# New Deere on the horizon



## slipshod (Sep 19, 2003)

I am shopping for a new John Deere. The one I am going to buy is the industrial 110.This model is around the same size as my 4600,with many refinements. It weighs more,JohnDeere has improved the view by sculpting the hood,frame is heavier,back hoe is similar to the 310 style.The 110 is a pro model in yellow.Some of the features that I want:You can creep from the back hoe seat,forward or reverse,hoe has more reach then model 48 I currently own, also stronger hydraulics.All hoe and loader operations are joy stick.FOPS instead of ROPS
The loader is mounted to stay on the tractor.The one on my 4600 is quick attatch ,I thought that is a nice feature,but maybe not for me.The only time I have taken it off was to try it out.New loader also is built heavier and has farther reach when loading trucks.JD also made the equipment mount for it universal,so I can run any skidsteer equipment,IE.rock hound, pulverizer,since loader is fully plumbed.
Some of the things that are going to raise the price on mine.Extend-a hoe option, power beyond so I can run a auger or breaker on the hoe. heavy duty 4 way loader bucket.


----------



## Live Oak (Dec 22, 2003)

Those 110 TLB's are sweet! :smiles: They are might expensive too. A 110 TLB loaded lists at about $48,000 You might get the dealer down to around $40,000. Do you use your current 4600 and hoe that much now? Those would be some might hefty payments but if you can keep the machine busy, it could bring in some good income and make you a lot more productive.


----------



## Live Oak (Dec 22, 2003)

Andy, I think this thread is another candidate to me moved. John Deere places the 110 TLB in Compact Tractor Class.


----------



## Adamr88 (Sep 16, 2003)

But you could probally buy 2 4600 for the price of 1 110, so is it really worth it.

Adam


----------



## slipshod (Sep 19, 2003)

*Adam*

That is not quite the case ,the basic 4600 cost $19,000 new,48 hoe is$6000, 460 loader $3800. ,4 way bucket additional $1,100.power beyond $300.,R-4's instead of R-1 tires add$250.,light kits$89.00. I don't know what I can get back in trade,but I hope to keep my 4600 and increase my fleight with the new one.I can work a deal for around $45,500 for the new one.Only add ons I need are plumbing on the hoe , a heavy duty 4 way bucket ,2 buckets for the hoe.


----------



## Live Oak (Dec 22, 2003)

slipshod, John Deere is offering low rate financing for *USED* ii0 TLB's. Not sure if you were interested in used or what kinda shape they may be in. That might get the cost down to a more attainable level. 
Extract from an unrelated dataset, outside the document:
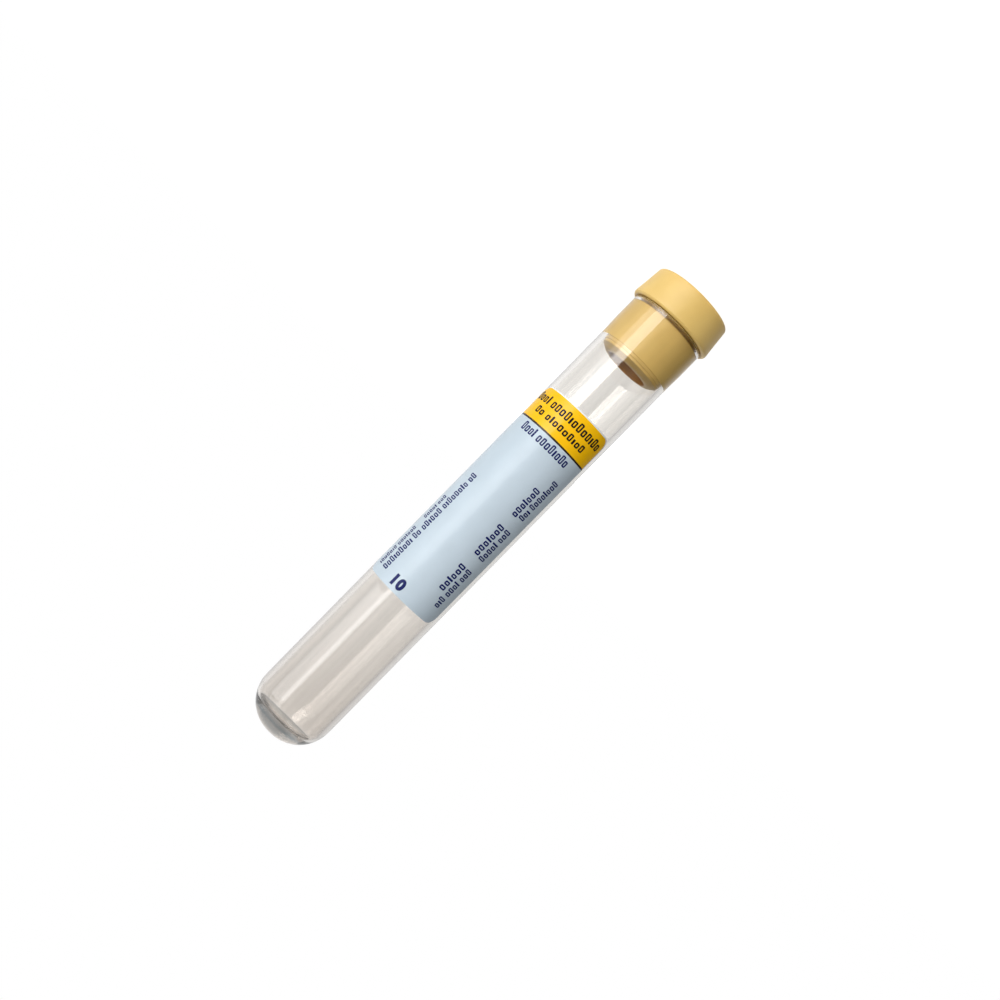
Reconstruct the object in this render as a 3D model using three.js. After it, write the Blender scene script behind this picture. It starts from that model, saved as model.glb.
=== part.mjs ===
// An evacuated blood collection tube: a clear round-bottomed tube, the rubber stopper that closes it and its label.
// Millimetres, +Z up. The tube stands head down on the flat top of its stopper, because it has no other flat end.
// The origin is the centre of that flat face, +Z runs towards the round bottom, and the label faces -Y.

import * as THREE from "three";

const tube = {
  length: 100, // from the mouth to the tip of the round bottom
  mouthRadius: 7.76, // outside, where the plug swells it
  swell: 0.11, // how far the plug swells the mouth, on the radius
  swellEnd: 5.0, // depth at which the full swell ends
  neckDepth: 8.6, // depth at which the tube has its moulded size again
  taper: 0.12, // radius lost from the neck to the round bottom
  wall: 1.0,
  floorWall: 3.75, // thickness under the middle of the flat inner floor
  floorRound: 0.55, // size of the inner floor's round edge, as a share of the bore's radius there
  floorRise: 0.325, // how far that round edge starts past the outside one, as a share of its own size
  knuckleIn: 0.63, // how much tighter the round bottom's edge is than the tube, on the radius
  crownExtra: 2.7, // how much flatter its middle is than its edge, on the radius
};

const stopper = {
  headHeight: 6.42,
  lipOverhang: 0.81, // how far the widest part of the head stands past the mouth
  lipHeight: 0.5,
  lipChamfer: 0.33,
  shoulderIn: 0.12, // from the lip to the start of the tapered side
  shoulderHeight: 0.9,
  headTaper: 0.46, // radius lost from the shoulder to the top
  edgeRadius: 0.45, // round edge of the flat top
  plugLength: 10.8, // from the head to the end of the nose
  sealLength: 8.95, // from the head to the end of the sealing band
  reliefLength: 0.83, // narrow groove between the head and the sealing band
  reliefDepth: 0.35,
  noseIn: 1.75, // how far the rounded nose draws in below the sealing band
  recessRadius: 4.2, // blind hole in the plug
  recessDepth: 8.5,
  wellRadius: 3.2, // needle well in the flat top
  wellDepth: 3.0,
  softEdge: 0.3, // rounding of the well and the recess
};

const label = {
  length: 44.6,
  wrap: 140, // degrees
  fromMouth: 22.4,
  cornerRadius: 2.0,
  thickness: 0.1,
};

const seatClearance = 0.08; // between the mouth's rim and the head
const sealClearance = 0.05; // between the bore and the sealing band, which the real rubber closes
const labelClearance = 0.06; // the label's adhesive

const aroundSegments = 48;
const labelSegments = 20;
const labelCornerSteps = 3;

const mouthHeight = stopper.headHeight + seatClearance;
const neckRadius = tube.mouthRadius - tube.swell;
const footRadius = neckRadius - tube.taper;

// The round bottom: a shallow crown that runs into a tighter knuckle, both tangent, on the wall's radius at the foot.
function roundBottom(wallRadius, crownRadius, knuckleRadius, tipHeight) {
  const knuckleOut = wallRadius - knuckleRadius;
  const crownHeight = tipHeight - crownRadius;
  const knuckleHeight = crownHeight + Math.sqrt((crownRadius - knuckleRadius) ** 2 - knuckleOut ** 2);
  const meeting = Math.atan2(knuckleOut, knuckleHeight - crownHeight);
  return { crownHeight, crownRadius, knuckleHeight, knuckleOut, knuckleRadius, meeting };
}

function arc(centreRadius, centreHeight, radius, fromAngle, toAngle, steps) {
  return Array.from({ length: steps + 1 }, (_, step) => {
    const angle = fromAngle + ((toAngle - fromAngle) * step) / steps;
    return [centreRadius + radius * Math.cos(angle), centreHeight + radius * Math.sin(angle)];
  });
}

function roundBottomPoints(bottom) {
  const { crownHeight, crownRadius, knuckleHeight, knuckleOut, knuckleRadius, meeting } = bottom;
  const knuckle = arc(knuckleOut, knuckleHeight, knuckleRadius, 0, Math.PI / 2 - meeting, 6);
  const crown = arc(0, crownHeight, crownRadius, Math.PI / 2 - meeting, Math.PI / 2, 4);
  return [...knuckle, ...crown.slice(1)];
}

const tipHeight = mouthHeight + tube.length;
const knuckleRadius = footRadius - tube.knuckleIn;
const crownRadius = knuckleRadius + tube.crownExtra;
const outerBottom = roundBottom(footRadius, crownRadius, knuckleRadius, tipHeight);
const footDepth = outerBottom.knuckleHeight - mouthHeight;

// The cavity ends in a flat floor with a large round edge, so that the wall stays about even round the knuckle
// and the bottom is thick in the middle.
function innerFloorPoints() {
  const boreFoot = footRadius - tube.wall;
  const round = boreFoot * tube.floorRound;
  const roundHeight = outerBottom.knuckleHeight + round * tube.floorRise;
  const floorHeight = tipHeight - tube.floorWall;
  const lean = Math.asin((floorHeight - roundHeight) / round);
  return [...arc(boreFoot - round, roundHeight, round, 0, lean, 5), [0, floorHeight]];
}

// The outside radius of the tube at a depth from its mouth.
function outsideRadius(depth) {
  if (depth <= tube.swellEnd) return tube.mouthRadius;
  if (depth <= tube.neckDepth) {
    const share = (depth - tube.swellEnd) / (tube.neckDepth - tube.swellEnd);
    return tube.mouthRadius - tube.swell * share;
  }
  return neckRadius - (tube.taper * (depth - tube.neckDepth)) / (footDepth - tube.neckDepth);
}

function boreRadius(depth) {
  return outsideRadius(depth) - tube.wall;
}

function turned(points) {
  const profile = points.map(([radius, height]) => new THREE.Vector2(radius, height));
  const geometry = new THREE.LatheGeometry(profile, aroundSegments);
  geometry.rotateX(Math.PI / 2);
  return geometry;
}

function tubeGeometry() {
  const rimRadius = tube.wall / 2;
  const rim = arc(tube.mouthRadius - rimRadius, mouthHeight + rimRadius, rimRadius, -Math.PI, 0, 6);
  const wallDepths = [tube.swellEnd, tube.neckDepth];
  const outside = wallDepths.map((depth) => [outsideRadius(depth), mouthHeight + depth]);
  const inside = wallDepths.map((depth) => [boreRadius(depth), mouthHeight + depth]);
  const innerWall = innerFloorPoints().reverse();
  return turned([...innerWall, ...inside.reverse(), ...rim, ...outside, ...roundBottomPoints(outerBottom)]);
}

function stopperGeometry() {
  const lipRadius = tube.mouthRadius + stopper.lipOverhang;
  const lipTop = stopper.headHeight - stopper.lipChamfer;
  const shoulderRadius = lipRadius - stopper.shoulderIn;
  const shoulderLevel = lipTop - stopper.lipHeight - stopper.shoulderHeight;
  const topRadius = shoulderRadius - stopper.headTaper;
  const well = [
    [0, stopper.wellDepth],
    [stopper.wellRadius - stopper.softEdge, stopper.wellDepth],
    [stopper.wellRadius, stopper.wellDepth - stopper.softEdge],
    [stopper.wellRadius, stopper.softEdge],
    [stopper.wellRadius + stopper.softEdge, 0],
  ];
  const edge = arc(topRadius - stopper.edgeRadius, stopper.edgeRadius, stopper.edgeRadius, -Math.PI / 2, 0, 4);
  const lip = [
    [shoulderRadius, shoulderLevel],
    [lipRadius, lipTop - stopper.lipHeight],
    [lipRadius, lipTop],
    [lipRadius - stopper.lipChamfer, stopper.headHeight],
  ];
  const sealStart = stopper.reliefLength + stopper.headHeight;
  const sealEnd = stopper.sealLength + stopper.headHeight;
  const sealRadius = (height) => boreRadius(height - mouthHeight) - sealClearance;
  const reliefRadius = sealRadius(mouthHeight) - stopper.reliefDepth;
  const seal = [
    [reliefRadius, stopper.headHeight],
    [reliefRadius, sealStart - stopper.reliefDepth],
    [sealRadius(sealStart), sealStart],
    [sealRadius(mouthHeight + tube.swellEnd), mouthHeight + tube.swellEnd],
    [sealRadius(mouthHeight + tube.neckDepth), mouthHeight + tube.neckDepth],
    [sealRadius(sealEnd), sealEnd],
  ];
  const noseHeight = stopper.plugLength - stopper.sealLength;
  const noseEnd = stopper.headHeight + stopper.plugLength;
  const nose = Array.from({ length: 3 }, (_, step) => {
    const angle = (Math.PI / 2) * ((step + 1) / 4);
    const drawnIn = stopper.noseIn * (1 - Math.cos(angle));
    return [sealRadius(sealEnd) - drawnIn, sealEnd + noseHeight * Math.sin(angle)];
  });
  const recess = [
    [stopper.recessRadius + stopper.softEdge, noseEnd],
    [stopper.recessRadius, noseEnd - stopper.softEdge],
    [stopper.recessRadius, noseEnd - stopper.recessDepth + stopper.softEdge],
    [stopper.recessRadius - stopper.softEdge, noseEnd - stopper.recessDepth],
    [0, noseEnd - stopper.recessDepth],
  ];
  return turned([...well, ...edge, ...lip, ...seal, ...nose, ...recess]);
}

// The label is a thin box whose rows narrow to round corners and whose columns are bent round the tube.
function labelGeometry() {
  const rows = 2 * labelCornerSteps + 2;
  const geometry = new THREE.BoxGeometry(2, 2, 2, labelSegments, rows - 1, 1);
  const place = geometry.attributes.position;
  const straight = label.length / 2 - label.cornerRadius;
  const middleDepth = label.fromMouth + label.length / 2;
  for (let index = 0; index < place.count; index += 1) {
    const row = Math.round(((place.getY(index) + 1) / 2) * (rows - 1));
    const side = row <= labelCornerSteps ? -1 : 1;
    const cornerStep = side < 0 ? labelCornerSteps - row : row - labelCornerSteps - 1;
    const cornerAngle = ((Math.PI / 2) * cornerStep) / labelCornerSteps;
    const depth = middleDepth + side * (straight + label.cornerRadius * Math.sin(cornerAngle));
    const skinRadius = outsideRadius(depth) + labelClearance;
    const narrowed = (label.cornerRadius * (1 - Math.cos(cornerAngle))) / skinRadius;
    const halfWrap = THREE.MathUtils.degToRad(label.wrap / 2) - narrowed;
    const around = halfWrap * place.getX(index);
    const radius = skinRadius + (place.getZ(index) > 0 ? label.thickness : 0);
    place.setXYZ(index, radius * Math.sin(around), -radius * Math.cos(around), mouthHeight + depth);
  }
  return geometry;
}

function piece(name, geometry, look) {
  const mesh = new THREE.Mesh(geometry, new THREE.MeshStandardMaterial({ metalness: 0, ...look }));
  mesh.name = name;
  return mesh;
}

const collectionTube = new THREE.Group();
collectionTube.add(
  piece("stopper", stopperGeometry(), { color: 0xdcb96a, roughness: 0.62 }),
  piece("tube", tubeGeometry(), { color: 0xe8e4df, roughness: 0.08, transparent: true, opacity: 0.35 }),
  piece("label", labelGeometry(), { color: 0xcadae4, roughness: 0.45 }),
);

export default collectionTube;
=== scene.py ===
import math

import bmesh
import bpy
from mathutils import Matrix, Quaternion, Vector


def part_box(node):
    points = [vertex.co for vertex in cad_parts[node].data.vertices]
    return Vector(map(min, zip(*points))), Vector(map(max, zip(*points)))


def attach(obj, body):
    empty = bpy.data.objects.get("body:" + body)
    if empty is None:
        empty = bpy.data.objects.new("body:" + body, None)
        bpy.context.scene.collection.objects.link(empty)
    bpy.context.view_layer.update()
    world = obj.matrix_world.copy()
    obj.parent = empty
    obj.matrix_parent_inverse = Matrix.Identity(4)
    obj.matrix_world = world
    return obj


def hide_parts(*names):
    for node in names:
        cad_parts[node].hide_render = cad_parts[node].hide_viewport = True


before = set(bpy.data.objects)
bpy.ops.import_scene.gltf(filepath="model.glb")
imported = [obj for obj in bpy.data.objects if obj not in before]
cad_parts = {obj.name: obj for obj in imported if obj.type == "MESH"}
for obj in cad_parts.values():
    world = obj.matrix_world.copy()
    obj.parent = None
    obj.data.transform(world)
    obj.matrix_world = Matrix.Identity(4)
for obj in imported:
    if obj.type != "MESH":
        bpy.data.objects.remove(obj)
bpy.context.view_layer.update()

mm = 0.001

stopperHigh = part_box("stopper")[1]
tubeLow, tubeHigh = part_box("tube")
labelLow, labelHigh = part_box("label")


viewpoint = {
    "distance": 229.33 * mm,  # from the tube's axis
    "azimuth": -7.0,  # degrees round from the front
    "height": 54.9 * mm,
    "aim": (-0.36 * mm, 0.04 * mm, 49.32 * mm),
    "roll": -135.5,
    "lens": 46.8,
    "sensor": 36.0,
    "nearest": 0.01,
}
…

 Special Offers For Compact Utility Tractors


----------



## farmallmaniac (Feb 16, 2004)

hey slips did ya get it???
Ryan


----------



## farmallmaniac (Feb 16, 2004)




----------



## MowHoward2210 (Nov 2, 2003)

I think he would have posted if he bought one. Slipshod will get his money's worth out of it if he does purchase one.


----------



## Stewart (Sep 17, 2003)

If I remember correctly you use the tractor to make a living. I think it would be money well spent. It will halp you to increase productivity and work smarter and not harder! It goes without saying it would be a blast to use!  Untill the newness wears off and you remember it is work. Maybe it will make work fun at least for a while. Let us know what you decide.
:tractorsm


----------



## Live Oak (Dec 22, 2003)

That $48,000 price tag is might tough to swallow and justify. You would have to do some serious digging to make the payments on a machine like that.


----------



## slipshod (Sep 19, 2003)

*Update*

As of right now my money went in another direction. My situation is unique. I work my machines all year, doing multiple types of work. This past winter, I did not have too much snow business, but firewood was booming because of the unusual cold.
I decided to buy a stump grinder and a Harley rake. My John Deere is just under 1000 hours and is in excellent condition, thus I am going one more season with it.
The site business is a second front for me as I work a full time position and also do some farming. My long term goal is to have 2 more machines and a new larger Dump truck by time I retire, in less then 3 years. I have two sons in their thirties and both of them are working with me more and more. They like the money dad generates, go figure.
The new John Deere is back burner for the present time. I have gotten busy already this spring, as it seems although we did not have as much snow, culverts and driveways around here have taken a beating. Work is lining up and we have enough to work every day. Depending how the money goes I will buy my next tractor maybe late summer or fall. I am a new fashioned kind of guy, I don't buy unless I pay cash. I will not carry a debt load.


----------



## memmurphy (Sep 18, 2003)

*Re: Update*



> _Originally posted by slipshod _
> *I am a new fashioned kind of guy, I don't buy unless I pay cash. I will not carry a debt load. *


I have the same theory. The interest savings in the long run allow you to have a better standard of living. In the event of health problems or job loss your possesions become money in the bank to survive on rather than repossed and no value at all. 

Mark


----------